BEGIN Source data
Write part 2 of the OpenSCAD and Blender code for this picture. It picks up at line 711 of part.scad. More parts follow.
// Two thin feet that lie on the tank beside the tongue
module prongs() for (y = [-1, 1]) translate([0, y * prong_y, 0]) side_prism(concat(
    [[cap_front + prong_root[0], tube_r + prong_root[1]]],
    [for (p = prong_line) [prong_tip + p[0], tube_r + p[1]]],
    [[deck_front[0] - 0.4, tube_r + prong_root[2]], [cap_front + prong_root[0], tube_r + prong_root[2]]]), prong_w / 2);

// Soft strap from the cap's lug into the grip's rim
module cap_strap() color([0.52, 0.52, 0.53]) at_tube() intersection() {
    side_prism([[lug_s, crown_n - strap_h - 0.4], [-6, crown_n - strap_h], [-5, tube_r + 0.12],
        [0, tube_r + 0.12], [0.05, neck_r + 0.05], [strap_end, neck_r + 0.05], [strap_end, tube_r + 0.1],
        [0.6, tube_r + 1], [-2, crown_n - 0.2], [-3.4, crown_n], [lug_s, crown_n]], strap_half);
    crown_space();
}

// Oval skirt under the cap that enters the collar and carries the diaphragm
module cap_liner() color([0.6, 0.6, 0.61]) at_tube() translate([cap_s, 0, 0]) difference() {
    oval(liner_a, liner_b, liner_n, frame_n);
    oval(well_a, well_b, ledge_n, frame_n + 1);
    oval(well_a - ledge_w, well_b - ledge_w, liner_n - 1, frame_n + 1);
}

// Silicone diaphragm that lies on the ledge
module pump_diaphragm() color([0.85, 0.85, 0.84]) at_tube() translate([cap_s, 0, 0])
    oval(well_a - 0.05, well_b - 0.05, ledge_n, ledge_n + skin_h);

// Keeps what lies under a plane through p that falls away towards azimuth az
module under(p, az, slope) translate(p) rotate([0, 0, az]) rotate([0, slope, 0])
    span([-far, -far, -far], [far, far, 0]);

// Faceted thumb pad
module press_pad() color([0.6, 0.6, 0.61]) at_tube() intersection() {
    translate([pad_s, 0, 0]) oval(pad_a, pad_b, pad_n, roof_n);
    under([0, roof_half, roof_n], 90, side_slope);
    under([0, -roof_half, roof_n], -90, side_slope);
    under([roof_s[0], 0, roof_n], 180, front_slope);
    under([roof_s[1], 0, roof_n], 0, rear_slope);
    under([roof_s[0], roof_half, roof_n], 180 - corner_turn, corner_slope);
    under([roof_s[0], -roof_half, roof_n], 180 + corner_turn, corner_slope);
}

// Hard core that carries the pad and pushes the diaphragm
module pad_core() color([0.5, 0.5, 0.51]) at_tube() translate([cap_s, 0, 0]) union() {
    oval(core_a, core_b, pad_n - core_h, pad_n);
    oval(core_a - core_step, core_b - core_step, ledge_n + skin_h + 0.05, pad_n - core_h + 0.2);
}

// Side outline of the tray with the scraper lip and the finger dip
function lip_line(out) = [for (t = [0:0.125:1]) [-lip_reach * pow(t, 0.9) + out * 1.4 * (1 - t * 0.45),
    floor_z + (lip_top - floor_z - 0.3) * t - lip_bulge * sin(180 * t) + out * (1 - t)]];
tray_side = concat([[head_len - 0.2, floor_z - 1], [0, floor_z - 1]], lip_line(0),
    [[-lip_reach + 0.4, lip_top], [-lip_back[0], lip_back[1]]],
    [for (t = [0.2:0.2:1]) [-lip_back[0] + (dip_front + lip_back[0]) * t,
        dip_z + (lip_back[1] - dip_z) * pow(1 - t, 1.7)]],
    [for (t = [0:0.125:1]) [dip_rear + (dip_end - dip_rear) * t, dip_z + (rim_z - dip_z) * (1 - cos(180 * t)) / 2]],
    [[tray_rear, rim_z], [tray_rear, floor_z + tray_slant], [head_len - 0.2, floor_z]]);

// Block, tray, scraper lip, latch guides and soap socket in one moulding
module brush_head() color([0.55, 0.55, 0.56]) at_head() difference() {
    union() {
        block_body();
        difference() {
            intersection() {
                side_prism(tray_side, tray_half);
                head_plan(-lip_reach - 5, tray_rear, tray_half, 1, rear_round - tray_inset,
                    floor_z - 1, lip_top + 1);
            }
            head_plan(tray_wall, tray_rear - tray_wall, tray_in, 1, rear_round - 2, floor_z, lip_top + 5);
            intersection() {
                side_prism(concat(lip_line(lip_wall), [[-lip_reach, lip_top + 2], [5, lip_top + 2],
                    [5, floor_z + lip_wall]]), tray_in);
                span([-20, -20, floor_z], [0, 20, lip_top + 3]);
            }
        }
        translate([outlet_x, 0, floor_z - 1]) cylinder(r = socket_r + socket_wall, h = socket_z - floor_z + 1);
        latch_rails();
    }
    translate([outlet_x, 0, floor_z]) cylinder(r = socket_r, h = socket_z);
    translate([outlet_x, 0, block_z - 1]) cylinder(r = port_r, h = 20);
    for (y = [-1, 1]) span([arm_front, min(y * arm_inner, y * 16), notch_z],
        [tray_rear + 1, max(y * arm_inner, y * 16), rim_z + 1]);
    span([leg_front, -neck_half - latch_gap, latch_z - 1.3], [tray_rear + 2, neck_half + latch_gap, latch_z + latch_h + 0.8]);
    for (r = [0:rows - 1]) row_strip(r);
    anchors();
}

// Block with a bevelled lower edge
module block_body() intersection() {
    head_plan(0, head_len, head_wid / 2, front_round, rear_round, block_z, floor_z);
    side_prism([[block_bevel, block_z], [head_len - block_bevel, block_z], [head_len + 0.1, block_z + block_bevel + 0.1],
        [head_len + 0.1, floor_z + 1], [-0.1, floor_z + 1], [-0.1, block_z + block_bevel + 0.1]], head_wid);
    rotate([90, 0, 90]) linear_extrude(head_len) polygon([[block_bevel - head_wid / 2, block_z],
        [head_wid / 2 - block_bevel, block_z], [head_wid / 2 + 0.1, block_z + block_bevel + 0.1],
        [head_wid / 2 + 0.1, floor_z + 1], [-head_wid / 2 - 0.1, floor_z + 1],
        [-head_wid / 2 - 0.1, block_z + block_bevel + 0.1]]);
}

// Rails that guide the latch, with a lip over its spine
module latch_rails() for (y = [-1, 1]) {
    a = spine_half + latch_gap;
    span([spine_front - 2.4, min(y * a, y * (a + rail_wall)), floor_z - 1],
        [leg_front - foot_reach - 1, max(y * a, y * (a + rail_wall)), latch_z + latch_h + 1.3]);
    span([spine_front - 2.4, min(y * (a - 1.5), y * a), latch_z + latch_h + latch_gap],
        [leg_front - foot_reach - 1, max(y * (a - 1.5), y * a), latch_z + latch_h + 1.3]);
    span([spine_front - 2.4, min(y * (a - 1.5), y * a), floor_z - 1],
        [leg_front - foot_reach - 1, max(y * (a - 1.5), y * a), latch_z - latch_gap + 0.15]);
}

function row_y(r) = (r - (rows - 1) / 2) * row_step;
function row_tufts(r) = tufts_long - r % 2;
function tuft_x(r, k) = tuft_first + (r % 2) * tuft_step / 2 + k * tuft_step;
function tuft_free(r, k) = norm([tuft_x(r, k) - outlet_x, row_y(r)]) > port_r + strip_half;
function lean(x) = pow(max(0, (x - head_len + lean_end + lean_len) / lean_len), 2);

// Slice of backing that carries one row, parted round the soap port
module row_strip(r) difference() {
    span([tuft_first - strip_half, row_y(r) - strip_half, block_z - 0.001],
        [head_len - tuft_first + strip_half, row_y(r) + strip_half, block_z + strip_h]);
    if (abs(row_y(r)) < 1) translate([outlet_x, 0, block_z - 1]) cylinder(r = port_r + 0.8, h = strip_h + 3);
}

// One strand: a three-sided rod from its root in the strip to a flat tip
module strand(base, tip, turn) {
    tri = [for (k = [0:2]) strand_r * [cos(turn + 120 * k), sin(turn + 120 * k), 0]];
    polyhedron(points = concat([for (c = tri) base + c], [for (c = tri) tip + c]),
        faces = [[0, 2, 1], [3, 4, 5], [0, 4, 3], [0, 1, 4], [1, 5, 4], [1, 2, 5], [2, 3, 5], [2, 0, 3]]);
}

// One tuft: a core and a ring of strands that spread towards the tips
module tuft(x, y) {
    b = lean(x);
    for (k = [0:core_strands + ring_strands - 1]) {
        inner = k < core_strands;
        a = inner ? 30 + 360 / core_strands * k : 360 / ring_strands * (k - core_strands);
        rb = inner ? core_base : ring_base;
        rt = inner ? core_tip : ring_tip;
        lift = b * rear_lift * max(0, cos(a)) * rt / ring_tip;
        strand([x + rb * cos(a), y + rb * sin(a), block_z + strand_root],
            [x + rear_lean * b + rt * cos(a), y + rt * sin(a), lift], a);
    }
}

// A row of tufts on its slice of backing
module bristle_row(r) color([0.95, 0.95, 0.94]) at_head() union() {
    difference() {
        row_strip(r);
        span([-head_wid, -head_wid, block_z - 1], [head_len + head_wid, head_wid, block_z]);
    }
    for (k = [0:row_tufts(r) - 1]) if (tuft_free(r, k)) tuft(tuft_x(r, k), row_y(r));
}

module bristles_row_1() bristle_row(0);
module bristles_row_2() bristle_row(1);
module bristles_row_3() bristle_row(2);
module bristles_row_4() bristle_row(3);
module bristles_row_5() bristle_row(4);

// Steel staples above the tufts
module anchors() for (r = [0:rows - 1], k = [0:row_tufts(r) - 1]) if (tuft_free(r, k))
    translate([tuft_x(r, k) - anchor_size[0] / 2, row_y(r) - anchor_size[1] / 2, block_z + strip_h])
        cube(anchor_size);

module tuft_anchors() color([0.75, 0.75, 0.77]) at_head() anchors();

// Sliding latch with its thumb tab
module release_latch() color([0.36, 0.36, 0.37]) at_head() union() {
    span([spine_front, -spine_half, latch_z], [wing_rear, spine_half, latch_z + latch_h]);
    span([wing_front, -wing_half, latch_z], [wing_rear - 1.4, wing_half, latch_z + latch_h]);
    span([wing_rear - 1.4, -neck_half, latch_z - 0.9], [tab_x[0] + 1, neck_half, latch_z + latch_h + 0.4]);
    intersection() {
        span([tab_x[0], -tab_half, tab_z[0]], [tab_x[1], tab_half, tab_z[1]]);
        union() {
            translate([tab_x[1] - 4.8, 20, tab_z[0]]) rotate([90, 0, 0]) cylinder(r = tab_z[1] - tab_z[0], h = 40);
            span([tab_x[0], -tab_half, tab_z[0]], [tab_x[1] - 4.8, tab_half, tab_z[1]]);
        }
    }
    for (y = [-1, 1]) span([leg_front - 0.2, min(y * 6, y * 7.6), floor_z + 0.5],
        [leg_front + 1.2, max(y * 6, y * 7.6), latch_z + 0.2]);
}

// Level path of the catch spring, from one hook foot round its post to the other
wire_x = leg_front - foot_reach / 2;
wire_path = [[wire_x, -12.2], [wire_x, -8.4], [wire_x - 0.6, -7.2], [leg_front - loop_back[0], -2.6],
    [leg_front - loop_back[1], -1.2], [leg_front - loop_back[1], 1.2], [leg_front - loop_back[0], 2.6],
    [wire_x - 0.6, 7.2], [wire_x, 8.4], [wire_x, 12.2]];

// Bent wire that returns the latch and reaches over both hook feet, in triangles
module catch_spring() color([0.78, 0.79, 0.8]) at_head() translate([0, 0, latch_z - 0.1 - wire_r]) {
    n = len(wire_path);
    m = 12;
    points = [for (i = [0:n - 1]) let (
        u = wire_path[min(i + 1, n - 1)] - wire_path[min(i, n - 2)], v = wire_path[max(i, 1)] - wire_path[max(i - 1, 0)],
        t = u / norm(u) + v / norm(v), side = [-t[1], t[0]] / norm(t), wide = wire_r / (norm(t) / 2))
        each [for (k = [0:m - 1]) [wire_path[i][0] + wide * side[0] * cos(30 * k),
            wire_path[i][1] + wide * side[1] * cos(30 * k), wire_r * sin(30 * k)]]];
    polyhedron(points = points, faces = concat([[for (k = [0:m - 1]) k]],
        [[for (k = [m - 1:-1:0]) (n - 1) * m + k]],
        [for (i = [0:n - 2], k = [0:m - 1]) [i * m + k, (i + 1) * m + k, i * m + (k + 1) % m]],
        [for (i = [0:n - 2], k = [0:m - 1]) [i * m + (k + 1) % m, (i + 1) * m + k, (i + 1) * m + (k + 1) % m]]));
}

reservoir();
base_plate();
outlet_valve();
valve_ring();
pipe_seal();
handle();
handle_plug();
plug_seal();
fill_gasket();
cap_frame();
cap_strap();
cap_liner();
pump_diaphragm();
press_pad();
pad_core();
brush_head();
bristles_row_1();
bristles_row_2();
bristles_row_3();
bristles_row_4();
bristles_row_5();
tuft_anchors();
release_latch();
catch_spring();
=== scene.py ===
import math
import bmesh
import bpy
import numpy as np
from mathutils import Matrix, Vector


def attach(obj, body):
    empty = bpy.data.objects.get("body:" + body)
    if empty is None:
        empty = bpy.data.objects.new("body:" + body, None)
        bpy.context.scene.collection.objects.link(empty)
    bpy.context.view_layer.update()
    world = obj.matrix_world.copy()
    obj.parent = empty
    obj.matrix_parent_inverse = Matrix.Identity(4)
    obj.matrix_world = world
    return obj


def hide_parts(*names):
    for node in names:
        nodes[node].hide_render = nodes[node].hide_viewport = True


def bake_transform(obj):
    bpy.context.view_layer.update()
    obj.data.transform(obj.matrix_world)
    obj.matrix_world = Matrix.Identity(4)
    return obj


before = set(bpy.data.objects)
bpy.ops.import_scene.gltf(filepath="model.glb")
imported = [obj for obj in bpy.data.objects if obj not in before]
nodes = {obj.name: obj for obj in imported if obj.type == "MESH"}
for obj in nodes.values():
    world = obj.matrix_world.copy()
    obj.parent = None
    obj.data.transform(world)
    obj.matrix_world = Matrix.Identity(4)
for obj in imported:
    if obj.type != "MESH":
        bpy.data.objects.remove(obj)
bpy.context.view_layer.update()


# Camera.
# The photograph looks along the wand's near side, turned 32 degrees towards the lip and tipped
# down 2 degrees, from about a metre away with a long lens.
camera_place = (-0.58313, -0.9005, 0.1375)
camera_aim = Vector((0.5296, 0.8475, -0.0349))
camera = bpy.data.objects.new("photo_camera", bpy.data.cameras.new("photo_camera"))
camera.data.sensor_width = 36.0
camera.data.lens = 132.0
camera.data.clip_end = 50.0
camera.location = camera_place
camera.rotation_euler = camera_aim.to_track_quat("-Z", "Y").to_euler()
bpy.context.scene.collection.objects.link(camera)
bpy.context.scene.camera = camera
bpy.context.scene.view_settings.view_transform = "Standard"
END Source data
▸ **Exercise instructions**
Transcribe exactly the line containing "obj.parent = empty" and all remaining lines of the material, ending with the last one.

▸ **Final result**
    obj.parent = empty
    obj.matrix_parent_inverse = Matrix.Identity(4)
    obj.matrix_world = world
    return obj


def hide_parts(*names):
    for node in names:
        nodes[node].hide_render = nodes[node].hide_viewport = True


def bake_transform(obj):
    bpy.context.view_layer.update()
    obj.data.transform(obj.matrix_world)
    obj.matrix_world = Matrix.Identity(4)
    return obj


before = set(bpy.data.objects)
bpy.ops.import_scene.gltf(filepath="model.glb")
imported = [obj for obj in bpy.data.objects if obj not in before]
nodes = {obj.name: obj for obj in imported if obj.type == "MESH"}
for obj in nodes.values():
    world = obj.matrix_world.copy()
    obj.parent = None
    obj.data.transform(world)
    obj.matrix_world = Matrix.Identity(4)
for obj in imported:
    if obj.type != "MESH":
        bpy.data.objects.remove(obj)
bpy.context.view_layer.update()


# Camera.
# The photograph looks along the wand's near side, turned 32 degrees towards the lip and tipped
# down 2 degrees, from about a metre away with a long lens.
camera_place = (-0.58313, -0.9005, 0.1375)
camera_aim = Vector((0.5296, 0.8475, -0.0349))
camera = bpy.data.objects.new("photo_camera", bpy.data.cameras.new("photo_camera"))
camera.data.sensor_width = 36.0
camera.data.lens = 132.0
camera.data.clip_end = 50.0
camera.location = camera_place
camera.rotation_euler = camera_aim.to_track_quat("-Z", "Y").to_euler()
bpy.context.scene.collection.objects.link(camera)
bpy.context.scene.camera = camera
bpy.context.scene.view_settings.view_transform = "Standard"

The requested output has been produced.